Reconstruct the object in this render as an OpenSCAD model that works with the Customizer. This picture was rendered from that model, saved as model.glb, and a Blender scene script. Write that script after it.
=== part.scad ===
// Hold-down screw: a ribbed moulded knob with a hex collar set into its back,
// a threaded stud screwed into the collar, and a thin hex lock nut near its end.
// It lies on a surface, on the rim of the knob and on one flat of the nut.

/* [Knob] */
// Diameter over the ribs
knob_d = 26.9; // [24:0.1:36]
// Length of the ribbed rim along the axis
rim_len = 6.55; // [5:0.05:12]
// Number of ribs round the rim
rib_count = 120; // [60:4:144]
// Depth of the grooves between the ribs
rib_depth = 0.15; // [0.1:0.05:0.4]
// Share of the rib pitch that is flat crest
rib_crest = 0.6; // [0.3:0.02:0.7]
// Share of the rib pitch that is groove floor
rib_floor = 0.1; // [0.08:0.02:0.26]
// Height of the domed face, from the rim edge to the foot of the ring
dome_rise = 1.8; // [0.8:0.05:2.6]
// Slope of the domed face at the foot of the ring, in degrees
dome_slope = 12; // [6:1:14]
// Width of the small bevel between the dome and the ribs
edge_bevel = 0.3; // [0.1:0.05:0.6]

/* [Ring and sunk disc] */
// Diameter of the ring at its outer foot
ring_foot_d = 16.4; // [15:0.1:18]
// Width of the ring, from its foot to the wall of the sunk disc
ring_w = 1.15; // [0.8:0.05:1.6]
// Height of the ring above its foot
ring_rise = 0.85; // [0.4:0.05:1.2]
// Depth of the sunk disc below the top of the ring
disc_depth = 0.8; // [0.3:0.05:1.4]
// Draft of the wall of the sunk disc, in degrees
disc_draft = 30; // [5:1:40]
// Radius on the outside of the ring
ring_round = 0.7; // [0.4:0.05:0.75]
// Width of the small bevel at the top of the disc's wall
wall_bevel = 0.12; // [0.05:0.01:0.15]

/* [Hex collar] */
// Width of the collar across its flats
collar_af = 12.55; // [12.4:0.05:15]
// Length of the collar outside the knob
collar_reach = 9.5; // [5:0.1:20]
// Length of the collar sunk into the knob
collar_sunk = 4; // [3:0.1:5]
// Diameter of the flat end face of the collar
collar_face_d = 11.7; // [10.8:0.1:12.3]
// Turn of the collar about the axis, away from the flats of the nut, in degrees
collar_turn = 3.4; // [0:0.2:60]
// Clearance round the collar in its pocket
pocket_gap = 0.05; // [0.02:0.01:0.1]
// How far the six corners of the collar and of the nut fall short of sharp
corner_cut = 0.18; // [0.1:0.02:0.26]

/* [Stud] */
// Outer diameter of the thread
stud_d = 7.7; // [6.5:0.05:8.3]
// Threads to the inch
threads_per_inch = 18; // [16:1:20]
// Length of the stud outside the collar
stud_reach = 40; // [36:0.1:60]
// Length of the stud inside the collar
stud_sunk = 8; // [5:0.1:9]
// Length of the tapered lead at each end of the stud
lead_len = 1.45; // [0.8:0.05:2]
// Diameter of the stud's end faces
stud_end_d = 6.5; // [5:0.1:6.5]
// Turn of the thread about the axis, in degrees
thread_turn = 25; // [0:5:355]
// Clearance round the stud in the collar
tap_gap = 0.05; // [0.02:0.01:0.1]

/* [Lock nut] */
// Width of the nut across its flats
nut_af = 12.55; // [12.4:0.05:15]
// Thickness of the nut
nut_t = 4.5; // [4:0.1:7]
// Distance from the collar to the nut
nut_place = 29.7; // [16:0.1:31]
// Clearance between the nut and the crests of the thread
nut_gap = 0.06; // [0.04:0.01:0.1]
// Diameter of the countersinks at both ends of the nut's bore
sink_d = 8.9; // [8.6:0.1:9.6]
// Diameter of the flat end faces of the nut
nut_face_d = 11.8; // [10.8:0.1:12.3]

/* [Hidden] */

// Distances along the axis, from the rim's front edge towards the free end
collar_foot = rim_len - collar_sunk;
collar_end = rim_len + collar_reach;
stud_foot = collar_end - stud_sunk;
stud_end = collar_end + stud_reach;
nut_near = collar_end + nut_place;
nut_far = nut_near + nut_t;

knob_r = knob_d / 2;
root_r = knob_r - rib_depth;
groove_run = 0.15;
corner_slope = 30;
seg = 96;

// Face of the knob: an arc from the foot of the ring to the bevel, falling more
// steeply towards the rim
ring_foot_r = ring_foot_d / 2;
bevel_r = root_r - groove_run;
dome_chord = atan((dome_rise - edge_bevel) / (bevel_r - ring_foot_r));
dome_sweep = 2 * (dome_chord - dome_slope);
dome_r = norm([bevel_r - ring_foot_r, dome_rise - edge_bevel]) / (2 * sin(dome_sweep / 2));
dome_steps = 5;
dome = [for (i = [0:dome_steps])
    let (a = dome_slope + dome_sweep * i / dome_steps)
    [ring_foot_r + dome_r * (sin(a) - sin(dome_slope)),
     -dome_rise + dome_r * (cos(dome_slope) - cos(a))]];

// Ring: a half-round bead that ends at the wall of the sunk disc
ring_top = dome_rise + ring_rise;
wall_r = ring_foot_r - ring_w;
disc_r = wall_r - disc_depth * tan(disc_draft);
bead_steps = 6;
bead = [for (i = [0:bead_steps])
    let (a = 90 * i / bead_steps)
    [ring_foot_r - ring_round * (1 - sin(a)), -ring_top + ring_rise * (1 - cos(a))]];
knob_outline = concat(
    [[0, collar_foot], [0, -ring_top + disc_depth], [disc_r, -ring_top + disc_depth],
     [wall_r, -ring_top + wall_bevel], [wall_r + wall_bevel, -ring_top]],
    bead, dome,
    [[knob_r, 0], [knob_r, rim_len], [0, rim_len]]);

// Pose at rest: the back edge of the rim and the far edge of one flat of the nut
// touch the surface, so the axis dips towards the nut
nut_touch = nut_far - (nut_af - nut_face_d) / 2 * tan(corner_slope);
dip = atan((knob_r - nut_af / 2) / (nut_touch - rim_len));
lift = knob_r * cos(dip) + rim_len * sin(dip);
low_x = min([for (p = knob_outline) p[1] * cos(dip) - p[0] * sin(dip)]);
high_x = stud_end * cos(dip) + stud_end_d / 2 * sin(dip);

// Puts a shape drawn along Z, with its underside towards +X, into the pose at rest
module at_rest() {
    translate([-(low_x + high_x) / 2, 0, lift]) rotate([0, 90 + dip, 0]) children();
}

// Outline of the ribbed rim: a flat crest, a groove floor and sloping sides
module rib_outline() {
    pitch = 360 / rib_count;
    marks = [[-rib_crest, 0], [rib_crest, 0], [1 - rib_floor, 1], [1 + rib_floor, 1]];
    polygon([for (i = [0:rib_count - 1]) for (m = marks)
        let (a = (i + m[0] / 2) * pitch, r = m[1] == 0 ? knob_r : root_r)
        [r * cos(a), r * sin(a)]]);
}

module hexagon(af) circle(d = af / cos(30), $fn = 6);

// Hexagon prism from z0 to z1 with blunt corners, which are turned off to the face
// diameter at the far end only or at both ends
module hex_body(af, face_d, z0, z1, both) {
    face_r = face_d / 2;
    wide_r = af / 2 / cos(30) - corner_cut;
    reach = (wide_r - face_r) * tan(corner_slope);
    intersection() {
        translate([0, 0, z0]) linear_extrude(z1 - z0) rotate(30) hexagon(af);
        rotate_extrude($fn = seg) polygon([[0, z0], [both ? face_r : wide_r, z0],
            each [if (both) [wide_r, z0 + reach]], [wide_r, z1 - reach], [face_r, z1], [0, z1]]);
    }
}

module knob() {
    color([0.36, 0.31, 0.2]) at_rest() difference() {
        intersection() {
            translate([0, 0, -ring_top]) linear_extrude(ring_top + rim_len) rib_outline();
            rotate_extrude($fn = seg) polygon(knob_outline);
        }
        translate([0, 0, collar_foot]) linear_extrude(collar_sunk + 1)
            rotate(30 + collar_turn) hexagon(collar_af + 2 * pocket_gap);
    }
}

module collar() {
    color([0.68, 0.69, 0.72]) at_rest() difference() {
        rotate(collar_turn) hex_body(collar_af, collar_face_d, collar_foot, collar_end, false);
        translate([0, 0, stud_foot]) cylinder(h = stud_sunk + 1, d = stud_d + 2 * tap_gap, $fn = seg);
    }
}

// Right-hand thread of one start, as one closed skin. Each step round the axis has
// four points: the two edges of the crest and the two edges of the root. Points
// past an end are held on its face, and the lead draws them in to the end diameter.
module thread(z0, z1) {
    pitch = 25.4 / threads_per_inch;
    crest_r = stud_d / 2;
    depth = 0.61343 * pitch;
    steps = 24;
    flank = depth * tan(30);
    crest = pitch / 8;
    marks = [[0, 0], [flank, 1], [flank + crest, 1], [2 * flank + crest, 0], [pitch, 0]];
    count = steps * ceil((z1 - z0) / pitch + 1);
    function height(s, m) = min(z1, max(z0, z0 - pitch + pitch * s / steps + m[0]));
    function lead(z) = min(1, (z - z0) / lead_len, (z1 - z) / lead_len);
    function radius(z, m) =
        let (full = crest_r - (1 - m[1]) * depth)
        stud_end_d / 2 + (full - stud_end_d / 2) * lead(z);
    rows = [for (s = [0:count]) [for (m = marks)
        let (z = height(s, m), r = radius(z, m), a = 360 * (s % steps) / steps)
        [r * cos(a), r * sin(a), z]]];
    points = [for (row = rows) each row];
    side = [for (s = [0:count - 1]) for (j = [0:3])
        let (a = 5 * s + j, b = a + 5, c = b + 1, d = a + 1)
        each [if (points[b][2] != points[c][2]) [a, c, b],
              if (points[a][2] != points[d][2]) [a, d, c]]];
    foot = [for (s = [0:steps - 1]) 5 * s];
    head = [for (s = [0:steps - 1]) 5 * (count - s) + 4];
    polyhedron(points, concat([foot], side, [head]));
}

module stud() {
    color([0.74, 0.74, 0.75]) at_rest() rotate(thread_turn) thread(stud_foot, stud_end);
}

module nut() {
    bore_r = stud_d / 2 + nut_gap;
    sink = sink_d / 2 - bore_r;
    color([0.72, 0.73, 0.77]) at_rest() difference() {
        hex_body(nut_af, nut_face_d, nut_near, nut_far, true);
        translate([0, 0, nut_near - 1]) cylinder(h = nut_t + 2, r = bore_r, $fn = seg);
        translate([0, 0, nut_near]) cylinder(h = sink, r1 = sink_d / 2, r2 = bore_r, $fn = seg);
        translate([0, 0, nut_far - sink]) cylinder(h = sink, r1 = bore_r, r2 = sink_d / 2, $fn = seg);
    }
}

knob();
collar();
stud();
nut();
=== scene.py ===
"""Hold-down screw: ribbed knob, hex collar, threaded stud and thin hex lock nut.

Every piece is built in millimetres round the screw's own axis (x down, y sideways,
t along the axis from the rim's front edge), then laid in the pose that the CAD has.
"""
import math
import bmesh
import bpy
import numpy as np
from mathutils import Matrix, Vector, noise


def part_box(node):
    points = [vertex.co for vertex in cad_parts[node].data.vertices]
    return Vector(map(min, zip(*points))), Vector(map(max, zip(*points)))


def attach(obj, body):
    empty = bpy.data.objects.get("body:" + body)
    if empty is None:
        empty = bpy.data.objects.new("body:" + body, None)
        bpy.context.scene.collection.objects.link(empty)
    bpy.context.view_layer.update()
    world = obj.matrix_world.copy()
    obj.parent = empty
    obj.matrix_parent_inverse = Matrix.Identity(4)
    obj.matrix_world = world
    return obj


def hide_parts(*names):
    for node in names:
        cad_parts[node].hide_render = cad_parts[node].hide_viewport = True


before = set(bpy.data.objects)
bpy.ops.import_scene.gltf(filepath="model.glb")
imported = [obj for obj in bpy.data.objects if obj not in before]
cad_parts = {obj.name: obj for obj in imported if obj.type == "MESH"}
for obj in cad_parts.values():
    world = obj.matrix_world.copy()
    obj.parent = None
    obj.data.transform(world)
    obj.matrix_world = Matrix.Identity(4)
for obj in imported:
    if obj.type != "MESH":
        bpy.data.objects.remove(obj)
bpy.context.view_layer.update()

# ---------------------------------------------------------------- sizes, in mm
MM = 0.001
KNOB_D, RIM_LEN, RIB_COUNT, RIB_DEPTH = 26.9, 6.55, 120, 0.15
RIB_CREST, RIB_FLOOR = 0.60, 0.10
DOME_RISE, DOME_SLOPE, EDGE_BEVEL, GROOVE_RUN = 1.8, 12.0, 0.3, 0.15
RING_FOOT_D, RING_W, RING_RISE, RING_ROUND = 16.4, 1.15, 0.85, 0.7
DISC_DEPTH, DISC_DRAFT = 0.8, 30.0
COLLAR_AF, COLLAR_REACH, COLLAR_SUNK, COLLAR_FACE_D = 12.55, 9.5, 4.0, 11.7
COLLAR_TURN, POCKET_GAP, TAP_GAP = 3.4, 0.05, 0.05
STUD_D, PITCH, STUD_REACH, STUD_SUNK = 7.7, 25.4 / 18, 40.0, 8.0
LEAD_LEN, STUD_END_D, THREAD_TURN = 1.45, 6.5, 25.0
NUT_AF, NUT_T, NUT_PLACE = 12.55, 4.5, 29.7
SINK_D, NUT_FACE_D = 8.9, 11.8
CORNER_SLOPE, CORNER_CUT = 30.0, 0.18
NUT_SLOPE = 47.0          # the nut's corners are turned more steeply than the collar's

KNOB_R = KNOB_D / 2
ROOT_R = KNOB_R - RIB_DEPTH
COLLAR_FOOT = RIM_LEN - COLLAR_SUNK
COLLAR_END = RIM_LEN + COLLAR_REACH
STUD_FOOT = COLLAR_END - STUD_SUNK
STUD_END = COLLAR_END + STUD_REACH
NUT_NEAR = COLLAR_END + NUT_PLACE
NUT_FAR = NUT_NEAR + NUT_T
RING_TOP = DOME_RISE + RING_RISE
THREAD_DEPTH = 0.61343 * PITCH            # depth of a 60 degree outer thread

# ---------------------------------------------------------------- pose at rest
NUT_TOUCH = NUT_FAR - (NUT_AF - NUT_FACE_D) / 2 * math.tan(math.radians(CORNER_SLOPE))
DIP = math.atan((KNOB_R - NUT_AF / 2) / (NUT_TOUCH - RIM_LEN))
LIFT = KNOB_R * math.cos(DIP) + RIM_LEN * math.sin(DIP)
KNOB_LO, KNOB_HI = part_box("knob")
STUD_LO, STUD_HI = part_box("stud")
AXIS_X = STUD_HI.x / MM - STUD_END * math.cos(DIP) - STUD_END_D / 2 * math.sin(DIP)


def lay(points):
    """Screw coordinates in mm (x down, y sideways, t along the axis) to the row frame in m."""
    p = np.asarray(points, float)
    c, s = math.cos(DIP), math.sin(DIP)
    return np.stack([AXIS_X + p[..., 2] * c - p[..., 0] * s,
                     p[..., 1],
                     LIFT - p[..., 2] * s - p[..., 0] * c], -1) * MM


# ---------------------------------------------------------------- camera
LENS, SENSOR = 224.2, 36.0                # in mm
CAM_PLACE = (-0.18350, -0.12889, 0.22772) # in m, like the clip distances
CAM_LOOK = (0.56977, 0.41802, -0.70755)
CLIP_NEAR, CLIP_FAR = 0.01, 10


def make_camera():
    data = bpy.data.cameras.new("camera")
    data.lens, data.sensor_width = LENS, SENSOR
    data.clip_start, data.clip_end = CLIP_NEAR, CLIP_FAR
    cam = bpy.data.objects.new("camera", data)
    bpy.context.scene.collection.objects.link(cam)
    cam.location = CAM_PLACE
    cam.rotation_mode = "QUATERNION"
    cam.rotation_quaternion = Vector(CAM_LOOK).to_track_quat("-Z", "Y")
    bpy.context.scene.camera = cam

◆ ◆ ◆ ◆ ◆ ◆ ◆

• _WORK REQUIRED_:
Both the line with "before = set(bpy.data.objects)" and the line with "obj.parent = None" belong in the extract, along with every line between them; set down those lines exactly and only.

• _CORRECT RESULT_:
before = set(bpy.data.objects)
bpy.ops.import_scene.gltf(filepath="model.glb")
imported = [obj for obj in bpy.data.objects if obj not in before]
cad_parts = {obj.name: obj for obj in imported if obj.type == "MESH"}
for obj in cad_parts.values():
    world = obj.matrix_world.copy()
    obj.parent = None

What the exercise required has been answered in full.